I've heard countless sermons about Job, most of which focus on the role of friends during trials and suffering OR try to prove that God isn't a monster playing games with the life of a human.
The Book of Job tackles one of the fundamental issues of Theodicy – Why do bad things happen to good people?
I was looking round and found this –
An essay by Ethan Dor-Shav available here
It's worth a read, but I've pulled out the bit that interested me:
"... what need is there for this book at all, let alone for such a long one? The wisdom literature of the ancient East, as well as the Hebrew Bible itself, is rich with such trials, but they are most notable for their brevity. The binding of Isaac, for example, is described in a few verses. Even God’s revelation to Abraham about his motive for demanding the sacrifice is delivered not in a fanciful monologue, but in a single sentence ... The Book of Job, by contrast, consists of forty-two chapters between the culmination of Job’s misfortunes and his eventual reward. More important, these poetic chapters — Job’s dialogues with his three friends, followed by the oration of Elihu, and finally God’s revelation — consistently reject any interpretation of Job’s suffering as a mere challenge.
"... In order to propose a deeper and more comprehensive interpretation of the Book of Job, one must be willing to look beyond the book’s prosaic opening chapter and the simplistic meaning it evokes. Moreover, we must credit the book’s author with a mastery of literary nuance, in addition to his universally acknowledged poetic genius."
"... What is this alternate narrative? To begin with, it is defined by two extremes: Who and what Job is at the beginning of the story and who and what he is at the end. If we acknowledge as our starting point the radical idea that the early Job is not portrayed as a saint, but rather as a severely flawed individual, the tale of suffering that constitutes the book proves to be quite different from the accepted interpretation. It is not a story of sheer endurance and blind faith but one of existential awakening, leading to the attainment of prophecy in the book’s final scenes. The story, in other words, is about one man’s painstaking ascendance from a normative religious life to a deeply spiritual one. As this process takes place, the narrative also expounds on the biblical secrets of the cosmic order, the nature of man, and, above all, heavenly redemption through the light of wisdom.
"... Interpreted this way, the Book of Job deals with a very different question ... how a man’s honest response to worldly suffering serves as the basis for his awakening and enlightenment. Indeed, the forty oft-dismissed “interim” chapters of the Book of Job tell the story, step by excruciating step, of one man’s eventual direct experience of God. His suffering plays a critical role in his ethical, intellectual, and spiritual transformation, enabling him to move from egoism to morality, from ignorance to wisdom, and, finally, from alienation from God to a personal relationship with him. Over the course of the book, Job becomes a true tzadik, or righteous man; a hacham, or sage; and finally, a navi, or prophet. No transformation is more profound.

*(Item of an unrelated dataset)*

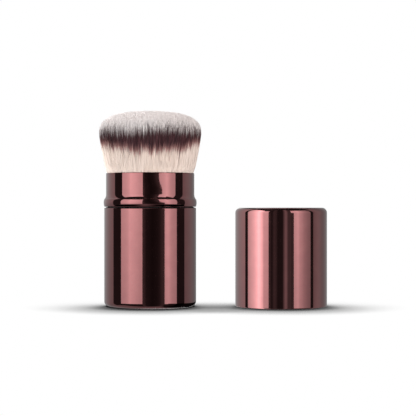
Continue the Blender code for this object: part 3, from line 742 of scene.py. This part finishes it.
def studioCards():
    card = reflectorMaterial()
    dark = studio["dark"]
    low, high = studio["boxLowMm"], studio["boxHighMm"]
    full = [(studio["wallLowMm"], 1), (studio["ceilingMm"], 1)]
    sideLit = [(studio["wallLowMm"], 0.6), (-26, 0.84), (31, 1.0), (50, 1.1), (studio["ceilingMm"], 1.14)]
    lit = [(low, 0.72), (-26, 0.82), (7, 0.93), (31, 1.0), (50, 1.1), (120, 1.14), (high, 1.14)]
    below = [(studio["wallLowMm"], 1), (low, 1)]

    def ring(distance, glows):
        return [(*compass(azimuth, distance), glow) for azimuth, glow in glows]

    boxLeft = ring(420, [(-74, 1.45), (-65, 1.57), (-59, 1.69), (-54, 1.86), (-49, 2.2), (-43, 2.07),
                         (-38, 1.97), (-33, 1.83), (-28, 1.71), (-23, 1.55), (-12, 1.5), (-4, 1.5)])
    boxRight = ring(330, [(12, 1.4), (28, 1.5), (34.5, 1.6), (40, 1.72), (44, 1.92), (46.5, 1.85),
                          (49.5, 1.5), (54.5, 1.3), (59.5, 1.0), (64.5, 0.83), (69.5, 0.68), (76, 0.58)])
    flagLeft = ring(425, [(-101, dark), (-87, dark), (-73.5, dark)])
    flagRight = ring(335, [(75.5, dark), (80, dark), (83.5, dark)])
    sideLeft = ring(440, [(-165, 0.38), (-145, 0.42), (-125, 0.45), (-100.5, 0.45)])
    sideRight = ring(340, [(83.3, 0.34), (89, 0.41), (96, 0.45), (103, 0.43), (112, 0.33), (121, 0.28),
                           (134, 0.27), (150, 0.27), (165, 0.27)])
    middle = [(-38.6, -134.5, 0.12), (-30, -137, 0.1), (-18, -142, dark), (20, -155, 0.02), (60, -169, 0.03),
              (84, -177, 0.05), (110, -186, 0.1), (154, -202, 0.12)]
    # the right end of the middle flag is uneven where the neck mirrors it
    uneven = [(studio["wallLowMm"], 1, 1), (38, 1, 1), (40, 1, 0.93), (41.7, 1, 0.82), (43, 1, 0.82),
              (44.5, 1, 0.85), (46, 1, 0.75), (47.3, 1, 0.66), (49.5, 1, 0.6), (52, 1, 0.6), (54.5, 1, 0.75),
              (58, 1, 0.75), (64, 1, 0.67), (74, 1, 0.61), (studio["ceilingMm"], 1, 0.58)]
    reflector("softboxLeft", boxLeft, lit, card)
    reflector("softboxRight", boxRight, lit, card)
    reflector("flagLeft", flagLeft, full, card)
    reflector("flagRight", flagRight, full, card)
    reflector("flagMiddle", middle, uneven, card)
    reflector("coverLeft", [(x, y, dark) for x, y, glow in boxLeft], below, card)
    reflector("coverRight", [(x, y, dark) for x, y, glow in boxRight], below, card)
    reflector("sideLeft", sideLeft, sideLit, card)
    reflector("sideRight", sideRight, full, card)
    # behind, for views from the back: a pale wall between two black strips
    reflector("backLeft", ring(460, [(-176, dark), (-172, dark), (-168, dark), (-164, dark)]), full, card)
    reflector("backRight", ring(460, [(164, dark), (168, dark), (172, dark), (176, dark)]), full, card)
    # A two-faced card between brush and cap, so that each shows the studio and not the other.
    # Its front ends carry on the softboxes on either side.
    gap = (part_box("cap_shell")[0].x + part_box("barrel_shell")[1].x) / 2 / mm
    tall = [(-60, 0.02), (-0.6, 0.02), (0.6, 0.9), (7, 0.93), (31, 1.0), (51, 1.15), (52, 1.0), (54, 0.04),
            (250, 0.03)]
    behindFloor = [(-60, 0.88), *tall[2:]]
    towardsBrush = [(-29.5, 1.9), (-26.3, 1.63), (-23.5, 1.39), (-20.7, 1.25), (-17.6, 1.1), (-17.4, dark),
                    (-9.5, dark), (-9.3, 0.35), (-5.7, 0.38), (-3.2, 0.37), (0, 0.33), (5, 0.24), (40, 0.24)]
    towardsCap = [(-29.5, 2.6), (-27.4, 3.0), (-25.6, 3.6), (-23, 4.4), (-21.5, 4.3), (-20.2, 3.7),
                  (-17.7, 3.0), (-16.6, 2.7), (-14.4, 2.3), (-12.3, 1.9), (-10.4, 1.5), (-10.2, dark),
                  (-7.6, dark), (-7.4, 0.77), (-4.8, 0.72), (-2.2, 0.64), (1.3, 0.53), (7.8, 0.45),
                  (40, 0.42)]
    halfCard = 0.6
    reflector("gapLeft", [(gap - halfCard, y, glow) for y, glow in towardsBrush], tall, card)
    reflector("gapRight", [(gap + halfCard, y, glow) for y, glow in towardsCap], behindFloor, card)
    # a strip close to the cap, with the thin line that it shows in its dark middle
    thin = [(38, 0.04), (39.8, 0.12), (41.5, 0.1), (43.1, dark), (47, 0.04), (48.1, 0.25), (49.2, 0.46),
            (50, 0.47), (50.8, 0.28), (51.6, 0.14), (53.1, 0.14), (54, 0.15)]
    reflector("capStrip", [(x, -27, glow) for x, glow in thin], [(-20, 0.8), (10, 1), (60, 0.8)], card)
    # Painted shade and reflection round the groove: a small black card there, seen in gloss alone, which the
    # underside of the bead mirrors as a dark groove, with a faint lit strip in front and a pale outer edge,
    # and a black wall on its sides.
    # Its section is (radius, height, added glow) and its glows are (azimuth, glow).
    grooveShade = {"section": [(16.78, 35.72, 0), (16.78, 35.4, 0), (20.3, 35.4, 0), (22.3, 35.4, 0.4)],
             "glows": [(-50, 0), (-42, 0), (-34, 0), (-26, 0), (-18, 0.02), (-13, 0.1), (-8, 0.25),
                       (-2, 0.22), (4, 0.1), (10, 0.02), (18, 0), (26, 0), (34, 0), (42, 0), (50, 0),
                       (54, 0)],
             "sides": {"Left": range(-150, -49, 5), "Right": range(54, 150, 5)}}
    rings = [[(*compass(azimuth, radius), height) for azimuth, glow in grooveShade["glows"]]
             for radius, height, added in grooveShade["section"]]
    glows = [[glow + added for azimuth, glow in grooveShade["glows"]] for radius, height, added in grooveShade["section"]]
    gridCard("grooveShade", rings, glows, card)
    for side, turns in grooveShade["sides"].items():
        wall = [[(*compass(azimuth, radius), height) for azimuth in turns]
                for radius, height, added in grooveShade["section"][:2]]
        gridCard("grooveShade" + side, wall, [[dark] * len(turns)] * 2, card)
    # black ceiling over the front, and a table, black in front and pale behind: height, glow, both edges
    wide = studio["flatMm"]
    flats = {"ceiling": (studio["ceilingMm"], dark, -wide, 220),
             "tableDark": (studio["wallLowMm"] - 1, dark, -wide, -120),
             "tableGlow": (studio["wallLowMm"], studio["tableGlow"], -140, wide)}
    for name, (height, glow, near, far) in flats.items():
        corners = [[(-wide, y, height), (wide, y, height)] for y in (near, far)]
        gridCard(name, corners, [[glow] * 2] * 2, card)


def paleFloor():
    # White paper floor: plain white to the camera but for the shadow that gathers under brush and cap
    settings = {"fibre": "#eeeeed", "between": "#f4f4f3", "fibreMm": 1.5}
    material, tree = newMaterial("whitePaperFloor")
    path = addNode(tree, "ShaderNodeLightPath")
    shade = grey(1.0)
    for distance, lean, stops in studio["contacts"]:
        towards = addNode(tree, "ShaderNodeCombineXYZ", links={"Y": lean, "Z": 1.0})
        contact = addNode(tree, "ShaderNodeAmbientOcclusion", {"samples": studio["contactSamples"]}, {
            "Distance": distance * mm, "Normal": towards})
        soft = rampStops(addNode(tree, "ShaderNodeValToRGB", links={"Fac": contact.outputs["AO"]}), [
            (place, grey(level)) for place, level in stops])
        shade = addNode(tree, "ShaderNodeMix", {"data_type": "RGBA", "blend_type": "MULTIPLY"}, {
            0: 1.0, 6: shade, 7: soft.outputs[0]}).outputs[2]
    seen = addNode(tree, "ShaderNodeEmission", links={"Color": shade, "Strength": 1.0})
    fibres = addNode(tree, "ShaderNodeTexNoise", links={
        "Vector": addNode(tree, "ShaderNodeTexCoord").outputs["Object"],
        "Scale": perMetre(settings["fibreMm"]), "Detail": 4.0})
    tone = rampStops(addNode(tree, "ShaderNodeValToRGB", links={"Fac": fibres}), [
        (0.4, linear(settings["fibre"])), (0.6, linear(settings["between"]))])
    paper = addNode(tree, "ShaderNodeBsdfDiffuse", links={"Color": tone})
    mixed = addNode(tree, "ShaderNodeMixShader", links={0: path.outputs["Is Camera Ray"], 1: paper, 2: seen})
    mesh = bpy.data.meshes.new("floor")
    edge = studio["floorEdge"]
    corners = [(-edge, -edge, 0), (edge, -edge, 0), (edge, edge, 0), (-edge, edge, 0)]
    mesh.from_pydata(corners, [], [(0, 1, 2, 3)])
    mesh.materials.append(surfaced(material, mixed))
    floor = addObject("floor", mesh)
    floor.visible_glossy = False


def studioWorld():
    # white where the camera, gloss or glass looks past everything; a plain level for the rest
    world = bpy.data.worlds.new("whiteStudio")
    bpy.context.scene.world = world
    world.use_nodes = True
    tree = world.node_tree
    tree.nodes.clear()
    path = addNode(tree, "ShaderNodeLightPath")
    direct = addNode(tree, "ShaderNodeMath", {"operation": "MAXIMUM"}, {
        0: path.outputs["Is Camera Ray"], 1: path.outputs["Is Glossy Ray"]})
    white = addNode(tree, "ShaderNodeMath", {"operation": "MAXIMUM"}, {
        0: direct, 1: path.outputs["Is Transmission Ray"]})
    strength = addNode(tree, "ShaderNodeMapRange", links={"Value": white, "To Min": studio["ambient"]})
    background = addNode(tree, "ShaderNodeBackground", links={"Color": grey(1), "Strength": strength})
    addNode(tree, "ShaderNodeOutputWorld", links={"Surface": background})


def softLamps():
    for name, (place, watts, colour) in studio["lamps"].items():
        data = bpy.data.lights.new(name, "AREA")
        data.shape, data.size, data.energy, data.color = "DISK", studio["lampSize"], watts, colour
        lamp = addObject(name, data)
        lamp.location = place
        aim = Vector(studio["lampTarget"]) - Vector(place)
        lamp.rotation_euler = aim.to_track_quat("-Z", "Y").to_euler()
        lamp.visible_glossy = False


def studioCamera():
    # level with the middle of the pair and well back, as the pair was shot
    view = {"xMm": 20.8, "heightMm": 35.3, "distanceMm": 500, "focalPx": 1388, "framePx": 416,
            "sensorMm": 36, "clip": (0.01, 50)}
    data = bpy.data.cameras.new("camera")
    data.sensor_width = view["sensorMm"]
    data.lens = view["focalPx"] / view["framePx"] * view["sensorMm"]
    data.clip_start, data.clip_end = view["clip"]
    camera = addObject("camera", data)
    camera.location = (view["xMm"] * mm, -view["distanceMm"] * mm, view["heightMm"] * mm)
    camera.rotation_euler = (math.radians(90), 0, 0)
    bpy.context.scene.camera = camera


studioCards()
paleFloor()
studioWorld()
softLamps()
studioCamera()
bpy.context.scene.view_settings.view_transform = "Standard"
print("studio: lit")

This makes sense to me, indeed I will look at the book afresh. It's the path to Enlightenment.
I think, for a Christian, one must eventually decide whether God has a hand in everything that happens to a person or whether God has set things in motion and is more of an observer.
I tend to sit somewhere between the two, that God is immanently present to creation, but God is not a micromanager.
I take my cue from Luke 13:1-5 "And there were present, at that very time, some that told him of the Galileans, whose blood Pilate had mingled with their sacrifices. And he answering, said to them: Think you that these Galileans were sinners above all the men of Galilee, because they suffered such things? No, I say to you: but unless you shall do penance, you shall all likewise perish. Or those eighteen upon whom the tower fell in Siloe, and slew them: think you, that they also were debtors above all the men that dwelt in Jerusalem? No, I say to you; but except you do penance, you shall all likewise perish."
The point to me is God is not punishing certain people because of their iniquities. It's the nature of the world, things happen, fortunate or unfortunate ... but whether or not, really that should not factor into the equation, everyone needs to work towards their enlightenment/salvation.